__EXERCISE GOAL__: Copy every line, leaving nothing out and adding nothing.

__DATASET EXTRACT__:

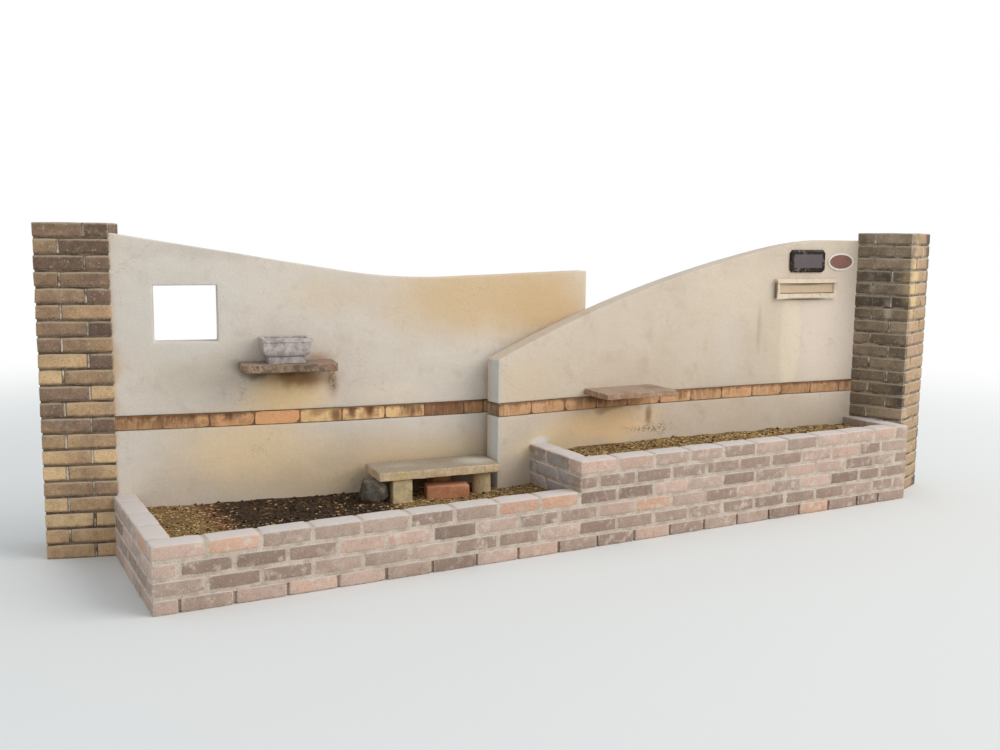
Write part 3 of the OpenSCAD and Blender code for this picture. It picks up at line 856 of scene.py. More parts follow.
LEFT_RENDER = RenderFinish("render_left", base=tint(213, 199, 184), pale=tint(219, 207, 193), stains=(
    Stain((300, 900, 1160), (420, 500, 330), tint(211, 203, 192), 0.7),
    Stain((520, 880, 1450), (560, 500, 75), tint(196, 186, 172), 0.6),
    Stain((1750, 650, 1200), (700, 500, 300), tint(212, 183, 144), 0.95),
    Stain((2180, 640, 1170), (420, 500, 330), tint(205, 173, 130), 0.9),
    Stain((1000, 740, 1230), (330, 400, 130), tint(214, 190, 156), 0.4),
    Stain((5, 950, 900), (60, 400, 420), tint(202, 170, 128), 0.6),
    Stain((400, 900, 850), (330, 400, 140), tint(194, 180, 160), 0.6),
    Stain((1300, 720, 330), (1600, 600, 270), tint(208, 180, 142), 0.8),
    Stain((620, 850, 500), (520, 500, 260), tint(240, 210, 166), 0.8),
    Stain((1310, 700, 735), (280, 300, 90), tint(226, 208, 186), 0.6),
    Stain((800, 780, 745), (300, 400, 170), tint(240, 206, 154), 0.9),
    Stain((850, 780, 826), (270, 400, 92), tint(142, 104, 62), 0.9),
    Stain((745, 790, 868), (270, 400, 62), tint(74, 62, 38), 0.9),
    Stain((1020, 740, 812), (48, 300, 120), tint(156, 122, 90), 0.65, 0.05, 0.9),
    Stain((1022, 740, 816), (30, 300, 86), tint(96, 70, 50), 0.6, 0.05, 0.7, speckled=True),
    Stain((590, 800, 800), (24, 300, 110), tint(146, 122, 88), 0.5, 0.05, 0.9, speckled=True),
    Stain((945, 740, 918), (130, 300, 44), tint(172, 136, 108), 0.65, 0.1, 0.9),
    Stain((203, 935, 1150), (8, 75, 150), tint(150, 122, 84), 0.8, 0.004, 0.5),
    Stain((1500, 690, 280), (330, 160, 110), tint(84, 72, 58), 0.85, 0.05),
))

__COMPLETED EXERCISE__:
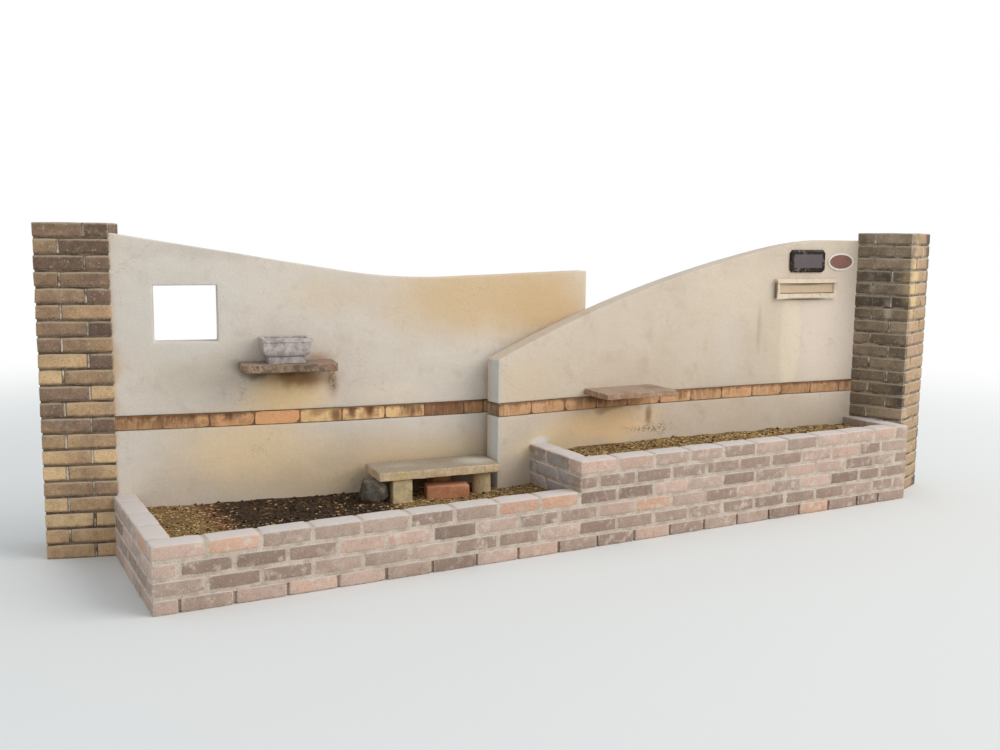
Write part 3 of the OpenSCAD and Blender code for this picture. It picks up at line 856 of scene.py. More parts follow.
LEFT_RENDER = RenderFinish("render_left", base=tint(213, 199, 184), pale=tint(219, 207, 193), stains=(
    Stain((300, 900, 1160), (420, 500, 330), tint(211, 203, 192), 0.7),
    Stain((520, 880, 1450), (560, 500, 75), tint(196, 186, 172), 0.6),
    Stain((1750, 650, 1200), (700, 500, 300), tint(212, 183, 144), 0.95),
    Stain((2180, 640, 1170), (420, 500, 330), tint(205, 173, 130), 0.9),
    Stain((1000, 740, 1230), (330, 400, 130), tint(214, 190, 156), 0.4),
    Stain((5, 950, 900), (60, 400, 420), tint(202, 170, 128), 0.6),
    Stain((400, 900, 850), (330, 400, 140), tint(194, 180, 160), 0.6),
    Stain((1300, 720, 330), (1600, 600, 270), tint(208, 180, 142), 0.8),
    Stain((620, 850, 500), (520, 500, 260), tint(240, 210, 166), 0.8),
    Stain((1310, 700, 735), (280, 300, 90), tint(226, 208, 186), 0.6),
    Stain((800, 780, 745), (300, 400, 170), tint(240, 206, 154), 0.9),
    Stain((850, 780, 826), (270, 400, 92), tint(142, 104, 62), 0.9),
    Stain((745, 790, 868), (270, 400, 62), tint(74, 62, 38), 0.9),
    Stain((1020, 740, 812), (48, 300, 120), tint(156, 122, 90), 0.65, 0.05, 0.9),
    Stain((1022, 740, 816), (30, 300, 86), tint(96, 70, 50), 0.6, 0.05, 0.7, speckled=True),
    Stain((590, 800, 800), (24, 300, 110), tint(146, 122, 88), 0.5, 0.05, 0.9, speckled=True),
    Stain((945, 740, 918), (130, 300, 44), tint(172, 136, 108), 0.65, 0.1, 0.9),
    Stain((203, 935, 1150), (8, 75, 150), tint(150, 122, 84), 0.8, 0.004, 0.5),
    Stain((1500, 690, 280), (330, 160, 110), tint(84, 72, 58), 0.85, 0.05),
))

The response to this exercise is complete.